We caught up with the busy DM+D alum to find out more about his current projects, his inspirations, and his earliest making attempts.

5 QUESTIONS FOR COBY UNGER

1. WHAT ARE YOU WORKING ON NOW?

I’m working on a giant set of K’Nex for Smith Playground that are going to be called K’Flex. They’re approximately four times the size of regular K’Nex. I also just started working on a double-decker standing desk for Pier 9. It’s like a bunk bed, but at work. One person is at a seated-height desk. The person facing them is elevated and at a standing-height desk with the desks overlapping by about two-thirds. It’s mostly for space saving, but also just for fun. Underneath the standing platform there is going to be a bed—like a naptime space. There is a specific spot for it at the [Pier 9] office already and people are bargaining about who gets which space on the double-decker. It’s very much like a bunk bed from summer camp.

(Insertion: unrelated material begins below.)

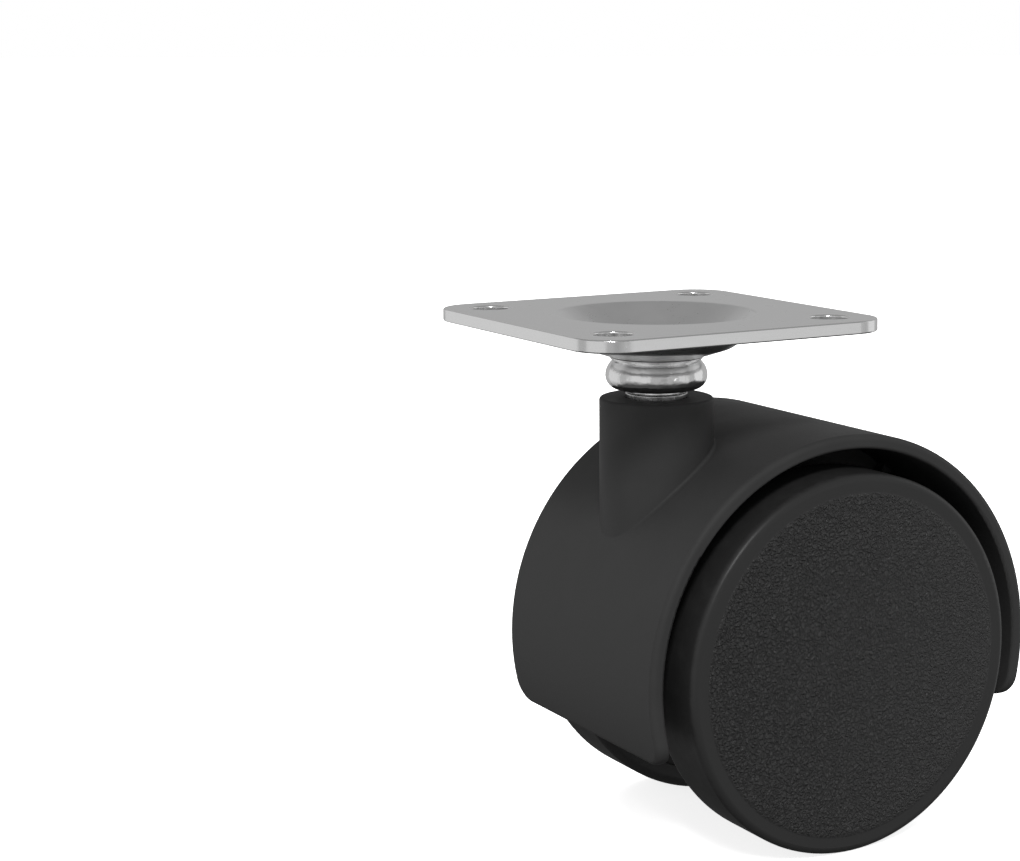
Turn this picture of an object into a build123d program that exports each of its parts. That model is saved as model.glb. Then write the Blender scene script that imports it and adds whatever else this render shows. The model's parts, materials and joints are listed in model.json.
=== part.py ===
from build123d import *
import math
import os

# Twin-wheel furniture caster with a square top plate and a hooded fork.
# Millimetres, +Z up. The origin is the centre of the bolt pattern on the plate's top face,
# on the swivel axis. The wheels trail towards +X and their axle lies along Y.
# Left is the -Y side and right is the +Y side.

# Top plate
PLATE_SIDE = 44.0
PLATE_THICKNESS = 1.65
PLATE_CORNER = 5.4
PLATE_EDGE_ROUND = 0.22
BOLT_SPACING = 32.0
BOLT_HOLE_RADIUS = 2.5
BOLT_HOLE_ROUND = 0.25
DISH_RADIUS = 13.0
DISH_KNEE_RADIUS = 9.4
DISH_KNEE_DEPTH = 2.72
DISH_FLOOR_RADIUS = 5.2
DISH_DEPTH = 4.1
DISH_BLEND = 3.0

# Swivel pin and its collar
RIVET_RADIUS = 3.0
RIVET_HEAD_RADIUS = 5.0
RIVET_HEAD_HEIGHT = 1.3
SHOULDER_RADIUS = 6.2
SHOULDER_FOOT_RADIUS = 5.95
SHOULDER_BOTTOM = -6.07
NECK_RADIUS = 5.2
COLLAR_BOTTOM = -10.0
COLLAR_RADIUS = 6.7
COLLAR_WIDEST = -8.17
COLLAR_TOP = -6.27
COLLAR_UPPER_CURVE = 2.5
COLLAR_LOWER_CURVE = 1.8
JOURNAL_RADIUS = 4.2
STEM_RADIUS = 3.5
STEM_TOP = -10.1
STEM_BOTTOM = -35.0
GRIP_GROOVE_RADIUS = 2.8
GRIP_GROOVE_TOP = -30.4
GRIP_GROOVE_HEIGHT = 1.5
GRIP_RING_RADIUS = 3.8
GRIP_RING_HEIGHT = 1.2
GRIP_RING_GAP = 2.0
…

2. HOW DID YOUR TIME AT DM+D INSPIRE YOU?

I’m way more excited about working with teenagers as builders and designers. I think there’s a different sort of creativity that kids have. Kids are not afraid to say, ‘I think this would be cool; let’s make it.’ That was one of the best things about working on the prosthetics project with Aidan. Working with kids makes projects more powerful and more fun, and it’s a great opportunity for everyone involved.

3. SPEAKING OF KIDS, WHAT’S ONE OF THE FIRST THINGS YOU REMEMBER MAKING ON YOUR OWN?

There’s a photo of me, probably around age 8 or 9, wearing this construction helmet that has a bunch of tools Velcro-attached to it. It was a utility helmet so I could keep all my tools close at hand. That’s one of the first things I remember making.

4. WHICH MAKERS HAVE HAD THE BIGGEST INFLUENCE ON YOU?

My dad was a carpenter when I was younger, which was influential for sure. My friend Rob’s dad was really cool. He’s still a tinkerer-maker. For the helmet, I was really inspired by him. He had a utility helmet that was way more usable.

5. WHAT’S YOUR FAVORITE PART OF THE CREATIVE PROCESS?

I just like building things. I don’t like the stages of drawing and sketching or CAD work. What I like is just building stuff, and I kind of go crazy if I don’t have at least one or two actual build projects going on at a time. I also go crazy when I have just one thing. I like to be able to bounce around and do a bunch of different stuff at the same time.

I like to build full-scale immediately. If I need to do it more than once, that’s fine. But I learn better about how to do something by doing it rather than by sketching it out or doing CAD or anything. I’d rather build something immediately and make mistakes, then build it again and fix things if I need to.